More importantly, where the heck am I going with this? The answer is that I have no freakin' clue. It has been several weeks since I started this post as a draft and I can no longer remember what the intent of it was, except to sound intensely authorotative. Instead it's turned into a random ramble, which I suppose is a good thing to be in a Blog of Ultimate Randomness.

TODAY'S BOOK: "The Hunt Club", by John Lescroart ((c) 2007)

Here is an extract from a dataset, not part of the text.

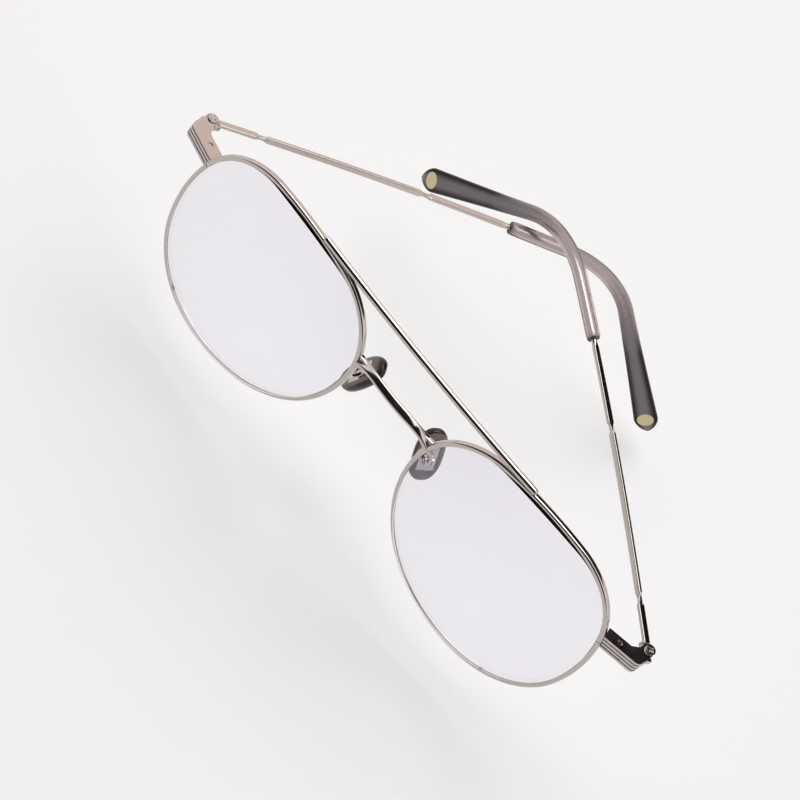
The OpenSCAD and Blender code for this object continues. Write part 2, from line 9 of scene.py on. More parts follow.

TODAY'S WEBISTE: http://www.baseball-reference.com/ Honestly, could there possibly be a different option for a post such as this? Unlike its online competitor http://www.baseball-almanac.com/, the exhaustive Baseball-Reference has no "frills"--no opinion pieces, no player biographies, not even a gaudy layout--opting for a stark, undistracting setup that reminds you that this is a site that deals only with the purest of baseball data, statistics (plus an easily-overlooked section that links to a select few news stories). And, boy, do they have a ton of them. Bonus feature: the Oracle of Baseball, allowing you to play Six Degrees with any baseball player to ever appear in a major league game. Warning: intensely addictive.